TO DO
Wherever a line in the data below holds "parts", copy that line.

— start —

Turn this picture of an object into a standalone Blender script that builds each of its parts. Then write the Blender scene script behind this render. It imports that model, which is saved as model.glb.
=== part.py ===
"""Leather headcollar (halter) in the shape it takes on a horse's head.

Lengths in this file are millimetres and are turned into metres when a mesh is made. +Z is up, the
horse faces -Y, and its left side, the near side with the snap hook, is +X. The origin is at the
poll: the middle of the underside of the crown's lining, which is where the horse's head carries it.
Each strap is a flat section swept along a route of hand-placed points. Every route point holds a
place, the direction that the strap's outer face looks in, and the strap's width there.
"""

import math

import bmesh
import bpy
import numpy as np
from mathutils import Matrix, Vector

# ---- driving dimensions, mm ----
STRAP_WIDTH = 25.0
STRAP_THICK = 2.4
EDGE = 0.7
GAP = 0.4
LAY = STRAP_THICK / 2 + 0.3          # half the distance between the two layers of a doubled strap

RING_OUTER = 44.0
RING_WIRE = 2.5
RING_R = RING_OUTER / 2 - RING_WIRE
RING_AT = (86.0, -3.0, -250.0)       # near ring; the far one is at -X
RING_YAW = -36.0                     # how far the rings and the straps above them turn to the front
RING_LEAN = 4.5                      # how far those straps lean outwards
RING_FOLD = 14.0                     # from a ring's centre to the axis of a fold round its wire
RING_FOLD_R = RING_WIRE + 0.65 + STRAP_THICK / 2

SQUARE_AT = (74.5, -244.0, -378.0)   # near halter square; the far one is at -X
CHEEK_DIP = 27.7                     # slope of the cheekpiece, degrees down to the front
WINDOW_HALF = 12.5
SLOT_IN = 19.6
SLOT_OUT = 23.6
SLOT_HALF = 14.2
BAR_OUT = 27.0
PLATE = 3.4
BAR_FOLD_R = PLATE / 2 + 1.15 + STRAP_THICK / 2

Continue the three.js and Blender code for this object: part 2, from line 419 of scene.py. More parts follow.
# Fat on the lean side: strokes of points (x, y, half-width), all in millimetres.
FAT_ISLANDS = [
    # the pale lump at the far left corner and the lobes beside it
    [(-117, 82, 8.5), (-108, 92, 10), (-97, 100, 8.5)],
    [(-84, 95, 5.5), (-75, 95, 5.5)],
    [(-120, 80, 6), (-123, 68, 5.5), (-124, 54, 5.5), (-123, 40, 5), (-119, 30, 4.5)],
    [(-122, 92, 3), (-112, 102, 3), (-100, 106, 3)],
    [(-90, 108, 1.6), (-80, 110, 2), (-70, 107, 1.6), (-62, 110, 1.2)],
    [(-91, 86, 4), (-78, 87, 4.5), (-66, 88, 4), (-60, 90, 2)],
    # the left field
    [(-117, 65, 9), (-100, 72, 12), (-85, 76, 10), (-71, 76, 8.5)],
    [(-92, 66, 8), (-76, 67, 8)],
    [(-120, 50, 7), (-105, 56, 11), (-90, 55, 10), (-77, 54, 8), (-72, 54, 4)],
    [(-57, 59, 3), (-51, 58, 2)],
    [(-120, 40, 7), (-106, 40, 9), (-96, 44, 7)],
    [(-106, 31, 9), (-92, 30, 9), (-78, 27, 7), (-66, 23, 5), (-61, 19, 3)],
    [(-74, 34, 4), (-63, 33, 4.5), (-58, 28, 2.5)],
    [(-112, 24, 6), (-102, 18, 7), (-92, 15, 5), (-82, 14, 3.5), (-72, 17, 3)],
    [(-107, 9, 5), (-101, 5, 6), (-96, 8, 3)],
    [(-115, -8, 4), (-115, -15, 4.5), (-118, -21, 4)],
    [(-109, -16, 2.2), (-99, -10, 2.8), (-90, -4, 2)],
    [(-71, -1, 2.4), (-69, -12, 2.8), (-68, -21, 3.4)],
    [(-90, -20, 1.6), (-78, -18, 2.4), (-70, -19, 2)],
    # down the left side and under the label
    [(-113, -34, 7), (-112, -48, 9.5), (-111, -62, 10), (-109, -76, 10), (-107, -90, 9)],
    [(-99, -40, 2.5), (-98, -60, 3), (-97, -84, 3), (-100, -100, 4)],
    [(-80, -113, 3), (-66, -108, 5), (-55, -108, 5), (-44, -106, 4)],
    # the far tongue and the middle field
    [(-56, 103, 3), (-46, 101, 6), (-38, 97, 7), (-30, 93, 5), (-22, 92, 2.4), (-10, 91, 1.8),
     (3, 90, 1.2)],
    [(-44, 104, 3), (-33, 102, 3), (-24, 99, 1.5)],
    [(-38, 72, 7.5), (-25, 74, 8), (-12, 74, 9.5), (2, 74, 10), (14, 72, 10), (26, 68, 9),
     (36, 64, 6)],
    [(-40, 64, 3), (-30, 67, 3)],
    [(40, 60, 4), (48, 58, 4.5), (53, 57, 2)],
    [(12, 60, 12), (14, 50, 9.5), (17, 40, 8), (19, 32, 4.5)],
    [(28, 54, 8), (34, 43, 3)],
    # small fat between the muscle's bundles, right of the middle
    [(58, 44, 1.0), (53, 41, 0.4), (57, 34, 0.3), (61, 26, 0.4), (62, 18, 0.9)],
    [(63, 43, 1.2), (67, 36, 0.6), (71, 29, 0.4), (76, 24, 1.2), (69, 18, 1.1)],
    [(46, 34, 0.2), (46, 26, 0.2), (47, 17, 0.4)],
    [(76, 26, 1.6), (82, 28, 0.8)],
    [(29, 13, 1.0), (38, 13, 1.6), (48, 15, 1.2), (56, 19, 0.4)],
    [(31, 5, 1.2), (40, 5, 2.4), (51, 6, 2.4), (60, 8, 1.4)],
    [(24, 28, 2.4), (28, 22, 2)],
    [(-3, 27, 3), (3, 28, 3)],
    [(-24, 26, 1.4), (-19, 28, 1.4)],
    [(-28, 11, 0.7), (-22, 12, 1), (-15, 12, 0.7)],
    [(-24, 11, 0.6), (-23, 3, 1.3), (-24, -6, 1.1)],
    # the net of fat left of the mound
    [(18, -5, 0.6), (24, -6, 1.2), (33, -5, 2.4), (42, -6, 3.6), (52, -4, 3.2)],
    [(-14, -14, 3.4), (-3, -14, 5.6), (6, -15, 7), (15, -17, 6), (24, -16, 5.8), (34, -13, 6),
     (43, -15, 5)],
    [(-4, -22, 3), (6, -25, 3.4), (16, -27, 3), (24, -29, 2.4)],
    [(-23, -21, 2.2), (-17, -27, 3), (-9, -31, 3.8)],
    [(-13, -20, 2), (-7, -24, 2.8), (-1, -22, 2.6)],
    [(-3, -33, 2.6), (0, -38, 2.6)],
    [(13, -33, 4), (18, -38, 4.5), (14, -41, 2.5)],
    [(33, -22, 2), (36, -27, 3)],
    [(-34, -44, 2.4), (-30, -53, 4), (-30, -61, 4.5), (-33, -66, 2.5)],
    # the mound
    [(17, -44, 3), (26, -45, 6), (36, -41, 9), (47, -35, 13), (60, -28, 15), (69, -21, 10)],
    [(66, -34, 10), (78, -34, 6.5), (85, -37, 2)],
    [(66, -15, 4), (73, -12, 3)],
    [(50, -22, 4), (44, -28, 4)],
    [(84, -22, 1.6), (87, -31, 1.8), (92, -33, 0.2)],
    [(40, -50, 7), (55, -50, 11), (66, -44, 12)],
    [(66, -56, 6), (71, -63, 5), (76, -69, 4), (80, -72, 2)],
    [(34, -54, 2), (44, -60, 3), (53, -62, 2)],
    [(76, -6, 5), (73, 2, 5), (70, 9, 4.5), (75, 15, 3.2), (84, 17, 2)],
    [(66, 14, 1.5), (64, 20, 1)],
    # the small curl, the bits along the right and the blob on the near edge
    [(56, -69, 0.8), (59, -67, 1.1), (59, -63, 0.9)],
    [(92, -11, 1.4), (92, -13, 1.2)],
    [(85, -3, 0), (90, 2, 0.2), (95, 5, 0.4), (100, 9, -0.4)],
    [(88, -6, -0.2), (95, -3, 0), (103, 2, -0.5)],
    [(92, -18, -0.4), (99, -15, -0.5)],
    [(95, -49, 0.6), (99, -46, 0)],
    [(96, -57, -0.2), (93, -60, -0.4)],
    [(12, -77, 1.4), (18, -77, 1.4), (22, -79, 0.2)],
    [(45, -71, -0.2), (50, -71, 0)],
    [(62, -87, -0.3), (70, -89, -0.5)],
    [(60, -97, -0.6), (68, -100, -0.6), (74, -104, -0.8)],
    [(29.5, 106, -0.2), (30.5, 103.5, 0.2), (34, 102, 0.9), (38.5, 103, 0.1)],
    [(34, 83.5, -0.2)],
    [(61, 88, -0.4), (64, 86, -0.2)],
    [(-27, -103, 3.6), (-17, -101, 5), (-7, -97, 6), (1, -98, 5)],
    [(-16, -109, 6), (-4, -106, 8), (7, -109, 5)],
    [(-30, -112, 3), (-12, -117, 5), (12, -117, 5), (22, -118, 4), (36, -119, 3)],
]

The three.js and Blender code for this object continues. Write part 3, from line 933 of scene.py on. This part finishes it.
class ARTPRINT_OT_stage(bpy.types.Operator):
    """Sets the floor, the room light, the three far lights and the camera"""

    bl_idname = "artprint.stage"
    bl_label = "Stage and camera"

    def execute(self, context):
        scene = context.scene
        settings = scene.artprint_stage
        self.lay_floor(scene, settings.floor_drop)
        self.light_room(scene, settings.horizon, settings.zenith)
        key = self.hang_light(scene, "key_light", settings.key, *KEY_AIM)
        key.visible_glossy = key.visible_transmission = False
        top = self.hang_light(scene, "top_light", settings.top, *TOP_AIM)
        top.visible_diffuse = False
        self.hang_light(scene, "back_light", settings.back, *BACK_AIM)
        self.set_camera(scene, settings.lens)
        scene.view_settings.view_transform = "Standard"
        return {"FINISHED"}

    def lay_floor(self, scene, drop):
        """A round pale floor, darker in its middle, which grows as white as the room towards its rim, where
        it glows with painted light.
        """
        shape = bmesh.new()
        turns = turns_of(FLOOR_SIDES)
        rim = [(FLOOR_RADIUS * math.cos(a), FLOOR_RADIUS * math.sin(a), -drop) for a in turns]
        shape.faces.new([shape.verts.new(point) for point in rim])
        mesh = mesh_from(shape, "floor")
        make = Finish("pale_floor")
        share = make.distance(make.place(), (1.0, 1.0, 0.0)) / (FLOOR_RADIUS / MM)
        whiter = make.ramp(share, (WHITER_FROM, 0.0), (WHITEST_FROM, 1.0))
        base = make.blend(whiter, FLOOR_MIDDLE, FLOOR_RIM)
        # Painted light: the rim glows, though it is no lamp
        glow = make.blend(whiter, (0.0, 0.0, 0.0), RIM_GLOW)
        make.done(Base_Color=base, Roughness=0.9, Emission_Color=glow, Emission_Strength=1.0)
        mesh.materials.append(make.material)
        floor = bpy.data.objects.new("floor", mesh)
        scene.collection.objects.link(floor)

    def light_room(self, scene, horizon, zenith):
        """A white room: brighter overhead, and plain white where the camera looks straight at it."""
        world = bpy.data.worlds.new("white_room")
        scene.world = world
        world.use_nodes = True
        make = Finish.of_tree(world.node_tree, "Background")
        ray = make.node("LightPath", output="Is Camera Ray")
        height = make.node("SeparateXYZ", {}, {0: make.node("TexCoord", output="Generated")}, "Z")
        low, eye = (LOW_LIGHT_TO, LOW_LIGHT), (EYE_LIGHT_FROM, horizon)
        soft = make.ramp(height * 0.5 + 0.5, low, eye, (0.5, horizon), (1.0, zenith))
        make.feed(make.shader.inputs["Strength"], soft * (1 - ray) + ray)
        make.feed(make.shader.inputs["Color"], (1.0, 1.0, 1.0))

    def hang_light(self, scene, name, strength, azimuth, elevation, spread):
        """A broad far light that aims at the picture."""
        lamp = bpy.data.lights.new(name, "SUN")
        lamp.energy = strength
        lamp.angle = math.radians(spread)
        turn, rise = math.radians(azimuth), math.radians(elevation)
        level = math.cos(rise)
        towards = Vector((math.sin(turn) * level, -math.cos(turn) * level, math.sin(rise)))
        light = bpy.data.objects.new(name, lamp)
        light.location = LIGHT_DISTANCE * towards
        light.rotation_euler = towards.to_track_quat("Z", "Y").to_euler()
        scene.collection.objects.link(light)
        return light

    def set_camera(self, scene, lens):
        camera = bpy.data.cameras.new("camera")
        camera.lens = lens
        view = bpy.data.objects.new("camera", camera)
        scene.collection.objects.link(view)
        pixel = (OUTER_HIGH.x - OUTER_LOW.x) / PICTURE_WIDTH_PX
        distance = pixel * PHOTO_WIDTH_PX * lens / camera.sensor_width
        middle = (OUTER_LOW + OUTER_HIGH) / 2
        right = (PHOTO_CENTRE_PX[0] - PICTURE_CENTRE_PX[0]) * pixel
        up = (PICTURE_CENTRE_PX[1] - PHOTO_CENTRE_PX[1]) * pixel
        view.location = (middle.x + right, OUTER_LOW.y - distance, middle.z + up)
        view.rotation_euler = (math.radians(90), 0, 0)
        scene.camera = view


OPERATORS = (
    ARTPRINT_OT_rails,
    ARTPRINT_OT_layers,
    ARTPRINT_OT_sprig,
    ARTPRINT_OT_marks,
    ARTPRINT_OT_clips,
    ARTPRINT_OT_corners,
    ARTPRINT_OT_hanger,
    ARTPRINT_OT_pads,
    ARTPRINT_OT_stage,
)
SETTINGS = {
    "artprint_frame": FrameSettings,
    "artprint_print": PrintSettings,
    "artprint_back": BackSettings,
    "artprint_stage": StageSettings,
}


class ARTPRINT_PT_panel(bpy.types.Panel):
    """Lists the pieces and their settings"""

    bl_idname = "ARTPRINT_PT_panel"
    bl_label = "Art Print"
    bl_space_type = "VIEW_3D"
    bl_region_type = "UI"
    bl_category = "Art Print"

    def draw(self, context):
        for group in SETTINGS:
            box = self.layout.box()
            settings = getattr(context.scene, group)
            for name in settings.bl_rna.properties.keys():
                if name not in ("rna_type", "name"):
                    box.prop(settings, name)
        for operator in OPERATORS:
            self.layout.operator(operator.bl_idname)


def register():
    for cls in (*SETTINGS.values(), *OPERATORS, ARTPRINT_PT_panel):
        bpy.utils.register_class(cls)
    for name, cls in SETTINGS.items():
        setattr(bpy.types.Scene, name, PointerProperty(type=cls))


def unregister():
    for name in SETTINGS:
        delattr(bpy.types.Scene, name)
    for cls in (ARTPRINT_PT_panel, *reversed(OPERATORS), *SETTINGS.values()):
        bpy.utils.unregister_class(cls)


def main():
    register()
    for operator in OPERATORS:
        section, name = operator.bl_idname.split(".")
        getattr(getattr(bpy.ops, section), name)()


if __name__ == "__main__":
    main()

— end —

FINISHED ANSWER
Turn this picture of an object into a standalone Blender script that builds each of its parts. Then write the Blender scene script behind this render. It imports that model, which is saved as model.glb.
Continue the three.js and Blender code for this object: part 2, from line 419 of scene.py. More parts follow.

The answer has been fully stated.